▶ Stored data
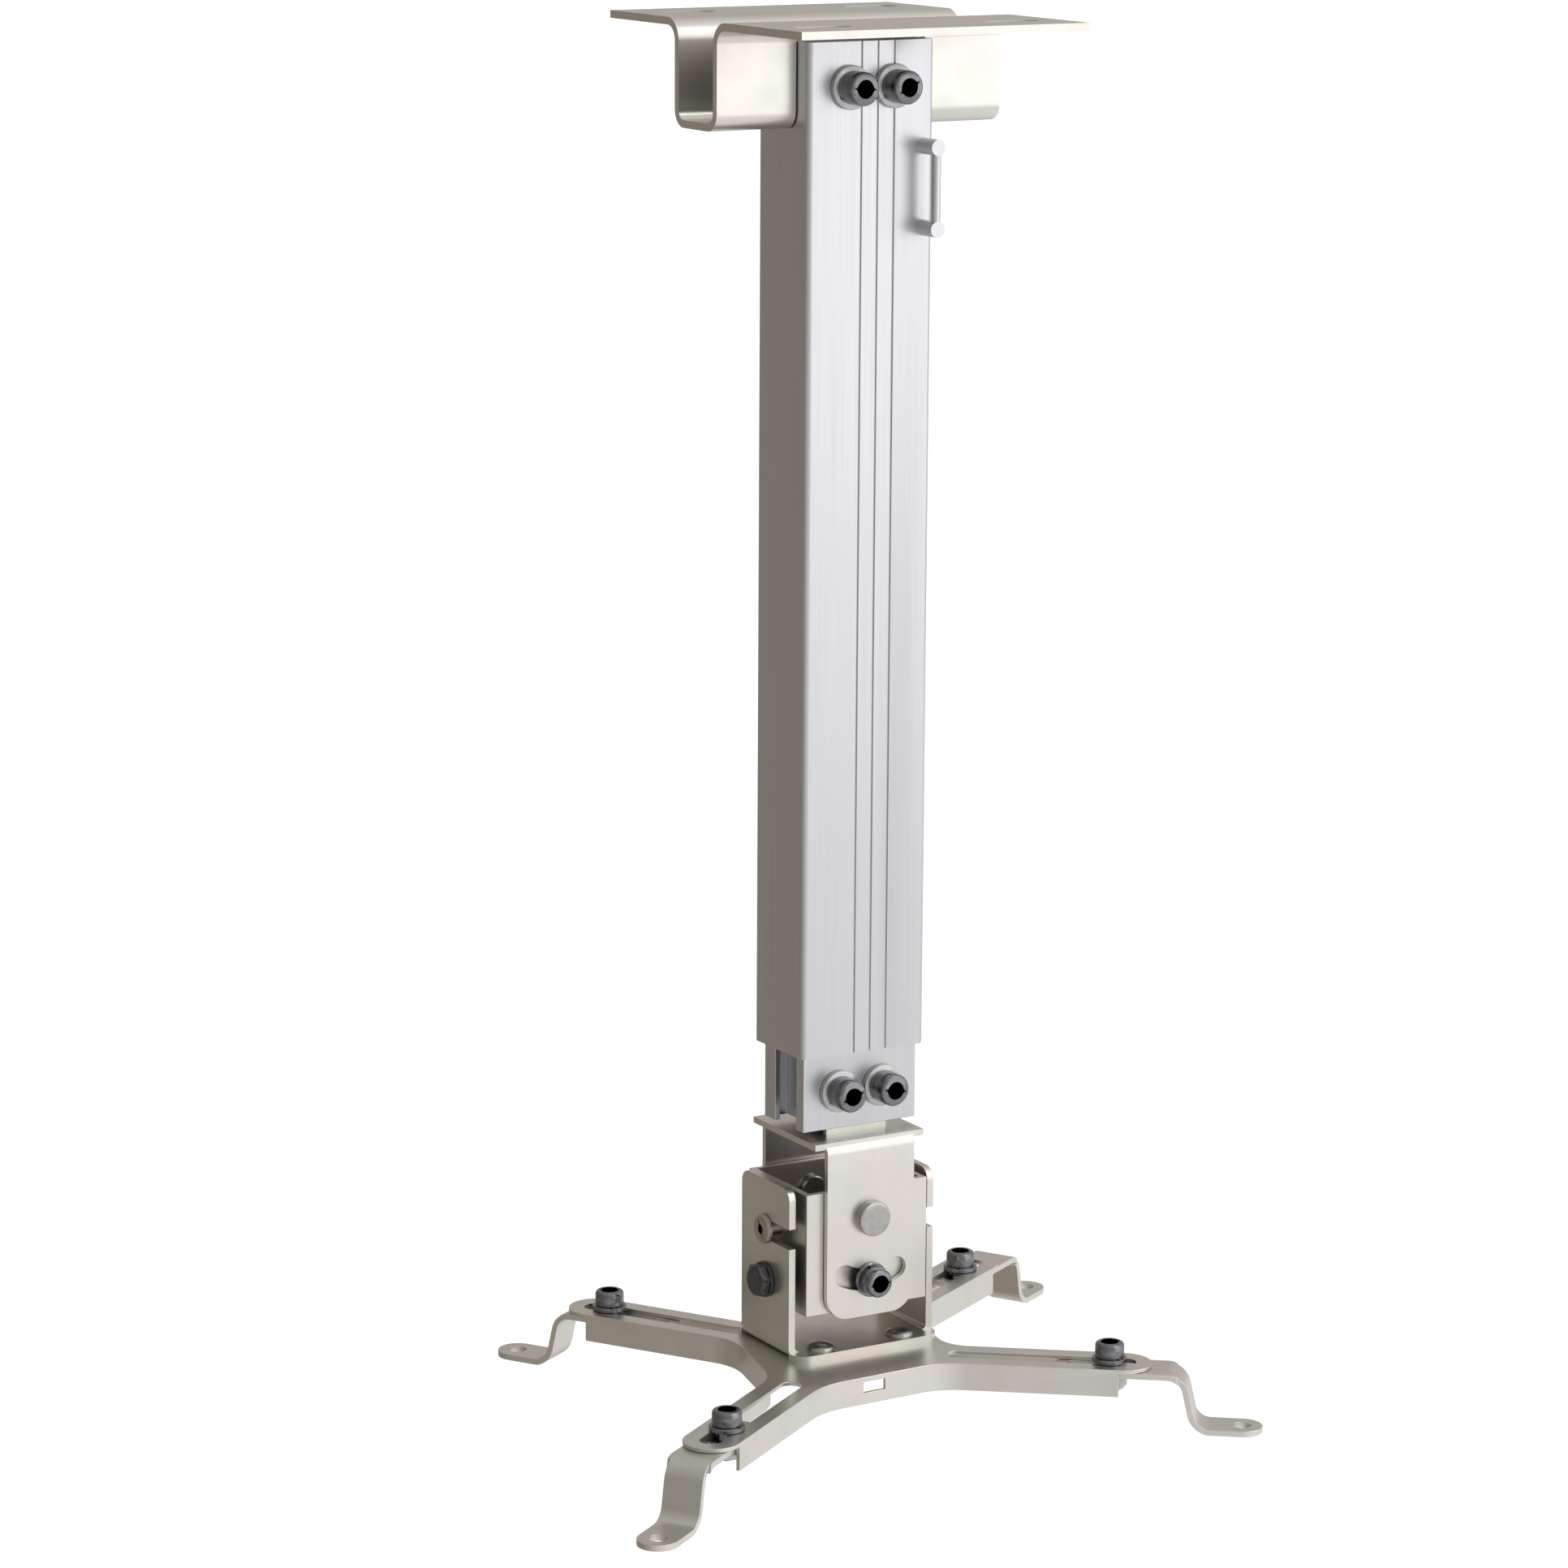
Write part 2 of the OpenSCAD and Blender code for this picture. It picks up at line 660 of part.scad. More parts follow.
module tilt_block() {
  in_x = block_w / 2 - block_t;
  in_y = block_out - block_t;
  color("lightgray")
  difference() {
    union() {
      translate([0, 0, block_top - block_h]) linear_extrude(block_h) difference() {
        square([block_w, 2 * block_out], center = true);
        square([2 * in_x, 2 * in_y], center = true);
      }
      // Threaded bushes for the lock bolts, the pivots and the lock screws
      for (s = [-1, 1]) {
        translate([0, s > 0 ? in_y - bush_h : -in_y - over / 2, roll_lock_z])
          rod_y(bush_d, 0, bush_h + over / 2);
        translate([s > 0 ? in_x - bush_h : -in_x - over / 2, 0, pitch_z])
          rotate([0, 90, 0]) cylinder(d = bush_d, h = bush_h + over / 2);
        translate([s > 0 ? in_x - bush_h : -in_x - over / 2, 0, pitch_lock_z])
          rotate([0, 90, 0]) cylinder(d = lock_bush_d, h = bush_h + over / 2);
      }
    }
    translate([0, 0, roll_z]) rod_y(shank_fit_d, -yoke_span, yoke_span);
    translate([0, 0, roll_lock_z]) rod_y(shank_fit_d, -yoke_span, yoke_span);
    translate([-block_w, 0, pitch_z]) rotate([0, 90, 0]) cylinder(d = shank_fit_d, h = 2 * block_w);
    translate([-block_w, 0, pitch_lock_z])
      rotate([0, 90, 0]) cylinder(d = lock_d + pin_clear, h = 2 * block_w);
  }
}

// Lock bolt of the roll joint with its collar; side 1 puts it at the back
module roll_lock_bolt(side) {
  seat = ear_out + slide_gap;
  color("dimgray")
  translate([0, 0, roll_lock_z]) rotate([0, 0, side > 0 ? 180 : 0])
    translate([0, -seat, 0]) to_front() collar_screw(seat - block_out + block_t + bush_h);
}

// Pivot bolt of the pitch joint with a hexagon head
module pitch_bolt(side) {
  seat = cradle_w / 2 + slide_gap;
  color("dimgray")
  translate([0, 0, pitch_z]) rotate([0, 0, side > 0 ? 90 : -90]) {
    rod_y(pitch_washer_d, -seat - pitch_washer_t, -seat);
    rod_y(nut_d, -seat - pitch_washer_t - pitch_head_h, -seat - pitch_washer_t / 2, 6);
    rod_y(bolt_d, -seat - pitch_washer_t / 2, -block_w / 2 + block_t + bush_h);
  }
}

// Flat lock screw of the pitch joint in the wall's open slot
module pitch_lock_screw(side) {
  seat = cradle_w / 2 + slide_gap;
  color("gray")
  translate([0, 0, pitch_lock_z]) rotate([0, 0, side > 0 ? 90 : -90]) {
    rod_y(lock_head_d, -seat - lock_head_h, -seat);
    rod_y(lock_d, -seat - lock_head_h / 2, -block_w / 2 + block_t + bush_h);
  }
}

// Outline of a cradle wall in the YZ plane, from the underside up
module cradle_wall_outline() {
  r = cradle_corner_r;
  translate([-cradle_wall_d / 2, 0]) square([cradle_wall_d, cradle_h - r]);
  translate([-cradle_wall_d / 2 + r, 0]) square([cradle_wall_d - 2 * r, cradle_h]);
  for (sy = [-1, 1]) translate([sy * (cradle_wall_d / 2 - r), cradle_h - r]) circle(r = r);
}

// Profile of the cradle in the XZ plane, from the underside up
module cradle_profile() {
  flat = cradle_w / 2 - cradle_bend_r;
  translate([-flat, 0]) square([2 * flat, cradle_t]);
  for (sx = [-1, 1]) {
    translate([sx * flat, cradle_bend_r]) quarter_ring(cradle_bend_r, cradle_t, sx, -1);
    translate([sx > 0 ? cradle_wall_in : -cradle_w / 2, cradle_bend_r])
      square([cradle_t, cradle_h - cradle_bend_r]);
  }
}

module base_cradle() {
  slot_back = lock_d / 2 + pitch_slot_run;
  color("whitesmoke")
  translate([0, 0, base_z]) difference() {
    union() {
      intersection() {
        translate([0, cradle_floor_d / 2, 0]) rotate([90, 0, 0])
          linear_extrude(cradle_floor_d) cradle_profile();
        along_x(2 * cradle_w) cradle_wall_outline();
      }
      // Floor with its tongues in front of the walls and behind them
      linear_extrude(cradle_t) difference() {
        round_rect(cradle_w, cradle_floor_d, floor_corner_r);
        for (sx = [-1, 1])
          translate([sx * cradle_w / 2, 0]) square([2 * cradle_bend_r, cradle_wall_d], center = true);
      }
    }
    translate([-cradle_w, 0, pitch_pivot_rise]) rotate([0, 90, 0])
      cylinder(d = shank_fit_d, h = 2 * cradle_w);
    translate([-cradle_w, -cradle_floor_d, pitch_pivot_rise + pitch_lock_r - pitch_slot_w / 2])
      cube([2 * cradle_w, cradle_floor_d + slot_back - pitch_slot_w / 2, pitch_slot_w]);
    translate([-cradle_w, slot_back - pitch_slot_w / 2, pitch_pivot_rise + pitch_lock_r])
      rotate([0, 90, 0]) cylinder(d = pitch_slot_w, h = 2 * cradle_w);
    rivet_places() translate([0, 0, -over]) cylinder(d = rivet_d + pin_clear, h = cradle_t + 2 * over);
  }
}

module rivet_places() {
  for (sx = [-1, 1]) for (sy = [-1, 1])
    translate([sx * rivet_x, sy * rivet_y, 0]) children();
}

module base_rivet(sx, sy) {
  rivet_grip = rivet_head_h + arm_t + cradle_t;
  color("lightgray")
  translate([sx * rivet_x, sy * rivet_y, base_z]) {
    translate([0, 0, cradle_t]) cylinder(d = rivet_head_d, h = rivet_head_h);
    translate([0, 0, -arm_t - rivet_head_h]) cylinder(d = rivet_d, h = rivet_head_h / 2 + rivet_grip);
    translate([0, 0, -arm_t - rivet_head_h]) cylinder(d = rivet_tail_d, h = rivet_head_h);
  }
}

// A point beside an arm's axis: along it and to its left
function arm_point(arm, along, left) =
  arm[0] + along * [cos(arm[1]), sin(arm[1])] + left * [-sin(arm[1]), cos(arm[1])];

// Rounded inner corner of the hub between an arm and its neighbour, from the arm's side to the hub's edge.
// side is 1 for the arm's left side and -1 for its right side; inset is the sheet when the inside is drawn.
function hub_corner(arm, near, side, inset) =
  let (root = arm_point(arm, hub_reach, side * arm_w / 2),
    edge = arm_point(near, hub_reach, -side * arm_w / 2) - root,
    run = edge / norm(edge),
    turn = -run * [cos(arm[1]), sin(arm[1])],
    pull = inset * sqrt((1 - turn) / (1 + turn)),
    left = side * (arm_w / 2 - inset),
    corner = arm_point(arm, hub_reach - pull, left),
    first = arm_point(arm, hub_reach + hub_round, left),
    last = corner + (hub_round + pull) * run)
  [for (i = [0 : hub_steps]) let (t = i / hub_steps)
    pow(1 - t, 2) * first + 2 * t * (1 - t) * corner + pow(t, 2) * last];

// An arm's end, from its right side to its left: round for the plate, and for the inside so wide
// that it ends the flanges a little before the rounding starts
function arm_end(arm, inset) =
  let (half = arm_w / 2, inner = half - inset, outer = half + over, start = arm[2] - half,
    stop = start - over, tip = arm[2] + over)
  inset > 0
    ? [for (p = [[stop, -inner], [stop, -outer], [tip, -outer], [tip, outer], [stop, outer], [stop, inner]])
        arm_point(arm, p[0], p[1])]
    : [for (i = [-hub_steps : hub_steps]) let (a = 90 * i / hub_steps)
        arm_point(arm, start + half * cos(a), half * sin(a))];

// Plan of the spider; inset is the sheet when the inside is drawn, which then runs past the arms' ends
module spider_plan(inset) {
  arms = len(arm_list);
  polygon([for (k = [0 : arms - 1])
    let (arm = arm_list[k],
      before = hub_corner(arm, arm_list[(k + arms - 1) % arms], -1, inset),
      after = hub_corner(arm, arm_list[(k + 1) % arms], 1, inset))
      each concat([for (i = [hub_steps : -1 : 0]) before[i]], arm_end(arm, inset), after)]);
}

module arm_spider() {
  window_front = right_root_y + arm_w;
  color("lightgray")
  translate([0, 0, base_z]) difference() {
    translate([0, 0, -flange_h]) linear_extrude(flange_h) spider_plan(0);
    translate([0, 0, -flange_h - over]) linear_extrude(flange_h + over - arm_t) spider_plan(arm_t);
    for (arm = arm_list) {
      first = arm_slot_start + arm_slot_w / 2;
      last = arm[2] - arm_slot_land - arm_slot_w / 2;
      mid = arm_point(arm, (first + last) / 2, 0);
      translate([mid[0], mid[1], -arm_t - over]) rotate([0, 0, arm[1]])
        linear_extrude(arm_t + 2 * over) slot_shape(last - first, arm_slot_w);
    }
    rivet_places() translate([0, 0, -arm_t - over]) cylinder(d = rivet_d + pin_clear, h = arm_t + 2 * over);
    translate([-hub_window_x - hub_window_w / 2, -window_front, -arm_t - hub_window_rim - hub_window_h])
      cube([hub_window_w, window_front - right_root_y, hub_window_h]);
  }
}

// Puts a child at the place of an arm's bolt, with +X outward and z 0 on the arm's top
module at_bolt(arm) {
  place = arm_point(arm, arm[3], 0);
  translate([place[0], place[1], base_z]) rotate([0, 0, arm[1]]) children();
}

// Side view of a foot, with the start of its bend at the origin
module foot_side() {
  r = foot_bend_r;
  leg = foot_drop - r - foot_in;
  translate([-foot_straight, -foot_t]) square([foot_straight, foot_t]);
  translate([0, -r]) quarter_ring(r, foot_t, 1, 1);
  translate([r - foot_t, -r - leg]) square([foot_t, leg]);
  translate([2 * r - foot_t, -r - leg]) quarter_ring(r, foot_t, -1, -1);
  translate([2 * r - foot_t, -r - leg - r])
    square([pad_reach + leg_w / 2 - 2 * r + foot_t, foot_t]);
}

// Plan of a foot, with the start of its bend at the origin
module foot_plan() {
  first = -foot_straight + foot_w / 2;
  difference() {
    union() {
      translate([first, -foot_w / 2]) square([foot_shoulder - first, foot_w]);
      translate([first, 0]) circle(d = foot_w);
      translate([0, -leg_w / 2]) square([pad_reach, leg_w]);
      translate([pad_reach, 0]) circle(d = leg_w);
    }
    translate([-(foot_slot_near + foot_slot_far) / 2, 0])
      slot_shape(foot_slot_far - foot_slot_near, foot_slot_w);
    translate([pad_reach, 0]) circle(d = pad_hole_d);
  }
}

module foot(arm) {
  depth = foot_drop + foot_t + over;
  color("lightgray")
  at_bolt(arm) translate([arm[4], 0, foot_top]) intersection() {
    translate([0, foot_w / 2 + over, 0]) rotate([90, 0, 0]) linear_extrude(foot_w + 2 * over) foot_side();
    translate([0, 0, -depth]) linear_extrude(depth + over) foot_plan();
  }
}

module foot_bolt(arm) {
  color("dimgray")
  at_bolt(arm) translate([0, 0, slide_gap])
    collar_screw(slide_gap - foot_top + foot_t + nut_h + bolt_tail / 2);
}

module foot_nut(arm) {
  color("gray")
  at_bolt(arm) translate([0, 0, foot_top - foot_t - nut_h]) ring(nut_d, shank_fit_d, nut_h, 6);
}

// Sets a sub-part, drawn about the post's axis, in the frame whose origin is between the front slots
module in_frame() {
  translate([0, slot_y, 0]) children();
}

in_frame() ceiling_bracket();
in_frame() outer_post();
in_frame() cable_loop();
in_frame() upper_bolt(-1);  // upper_bolt_left
in_frame() upper_bolt(1);  // upper_bolt_right
in_frame() upper_washer(-1);  // upper_washer_left
in_frame() upper_washer(1);  // upper_washer_right
in_frame() upper_nut(-1);  // upper_nut_left
in_frame() upper_nut(1);  // upper_nut_right
in_frame() inner_post();
in_frame() lower_bolt(-1);  // lower_bolt_left
in_frame() lower_bolt(1);  // lower_bolt_right
in_frame() lower_washer(-1);  // lower_washer_left
in_frame() lower_washer(1);  // lower_washer_right
in_frame() lower_nut(-1);  // lower_nut_left
in_frame() lower_nut(1);  // lower_nut_right
in_frame() head_yoke();
in_frame() roll_rivet(-1);  // roll_rivet_front
in_frame() roll_rivet(1);  // roll_rivet_back
in_frame() tilt_block();
in_frame() roll_lock_bolt(-1);  // roll_lock_bolt_front
in_frame() roll_lock_bolt(1);  // roll_lock_bolt_back
in_frame() pitch_bolt(-1);  // pitch_bolt_left
in_frame() pitch_bolt(1);  // pitch_bolt_right
in_frame() pitch_lock_screw(-1);  // pitch_lock_screw_left
in_frame() pitch_lock_screw(1);  // pitch_lock_screw_right
in_frame() base_cradle();
in_frame() arm_spider();
in_frame() base_rivet(-1, -1);  // base_rivet_front_left
in_frame() base_rivet(1, -1);  // base_rivet_front_right
in_frame() base_rivet(-1, 1);  // base_rivet_back_left
in_frame() base_rivet(1, 1);  // base_rivet_back_right
in_frame() foot(arm_list[0]);  // foot_left
in_frame() foot_bolt(arm_list[0]);  // foot_bolt_left
in_frame() foot_nut(arm_list[0]);  // foot_nut_left
in_frame() foot(arm_list[1]);  // foot_front_left
in_frame() foot_bolt(arm_list[1]);  // foot_bolt_front_left
in_frame() foot_nut(arm_list[1]);  // foot_nut_front_left
in_frame() foot(arm_list[2]);  // foot_right
in_frame() foot_bolt(arm_list[2]);  // foot_bolt_right
in_frame() foot_nut(arm_list[2]);  // foot_nut_right
in_frame() foot(arm_list[3]);  // foot_back_right
in_frame() foot_bolt(arm_list[3]);  // foot_bolt_back_right
in_frame() foot_nut(arm_list[3]);  // foot_nut_back_right
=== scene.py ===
"""Dresses a projector ceiling drop mount: pressed sheet, extruded posts, screws and a white studio.

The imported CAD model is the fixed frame. Pressed and extruded pieces are merged copies of their
CAD nodes with the small edge break that a press tool and a deburring brush leave, and the feet's
legs lean a little. Screws, nuts, washers and rivets are turned anew, with chamfers, sockets and
threads. Lengths are in metres, and in millimetres in the rings of turned pieces.
"""

import json
import logging
import math
from abc import ABC, abstractmethod
from dataclasses import dataclass
from enum import Enum

import bmesh
import bpy
from mathutils import Matrix, Vector

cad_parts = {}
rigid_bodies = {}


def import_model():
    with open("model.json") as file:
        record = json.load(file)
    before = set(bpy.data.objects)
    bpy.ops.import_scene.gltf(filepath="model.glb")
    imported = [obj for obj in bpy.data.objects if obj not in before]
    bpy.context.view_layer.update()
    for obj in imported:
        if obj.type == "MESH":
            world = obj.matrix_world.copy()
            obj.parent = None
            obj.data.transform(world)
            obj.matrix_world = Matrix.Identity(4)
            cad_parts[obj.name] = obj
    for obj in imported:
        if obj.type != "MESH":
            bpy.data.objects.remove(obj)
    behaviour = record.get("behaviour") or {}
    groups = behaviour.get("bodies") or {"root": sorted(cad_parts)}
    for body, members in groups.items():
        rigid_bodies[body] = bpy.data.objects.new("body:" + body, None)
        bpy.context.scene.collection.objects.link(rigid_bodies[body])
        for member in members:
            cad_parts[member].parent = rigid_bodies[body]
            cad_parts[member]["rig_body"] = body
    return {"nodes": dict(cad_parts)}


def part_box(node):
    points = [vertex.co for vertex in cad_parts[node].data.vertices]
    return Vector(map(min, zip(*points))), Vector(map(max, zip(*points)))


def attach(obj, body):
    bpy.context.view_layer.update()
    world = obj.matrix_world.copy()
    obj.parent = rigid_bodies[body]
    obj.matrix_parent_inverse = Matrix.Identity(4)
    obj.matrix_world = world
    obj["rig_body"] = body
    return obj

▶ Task
From the line that contains "cad_parts[obj.name] = obj" to the last line of the material above, repeat every line exactly, keeping both the first and the last.

▶ Full output
            cad_parts[obj.name] = obj
    for obj in imported:
        if obj.type != "MESH":
            bpy.data.objects.remove(obj)
    behaviour = record.get("behaviour") or {}
    groups = behaviour.get("bodies") or {"root": sorted(cad_parts)}
    for body, members in groups.items():
        rigid_bodies[body] = bpy.data.objects.new("body:" + body, None)
        bpy.context.scene.collection.objects.link(rigid_bodies[body])
        for member in members:
            cad_parts[member].parent = rigid_bodies[body]
            cad_parts[member]["rig_body"] = body
    return {"nodes": dict(cad_parts)}


def part_box(node):
    points = [vertex.co for vertex in cad_parts[node].data.vertices]
    return Vector(map(min, zip(*points))), Vector(map(max, zip(*points)))


def attach(obj, body):
    bpy.context.view_layer.update()
    world = obj.matrix_world.copy()
    obj.parent = rigid_bodies[body]
    obj.matrix_parent_inverse = Matrix.Identity(4)
    obj.matrix_world = world
    obj["rig_body"] = body
    return obj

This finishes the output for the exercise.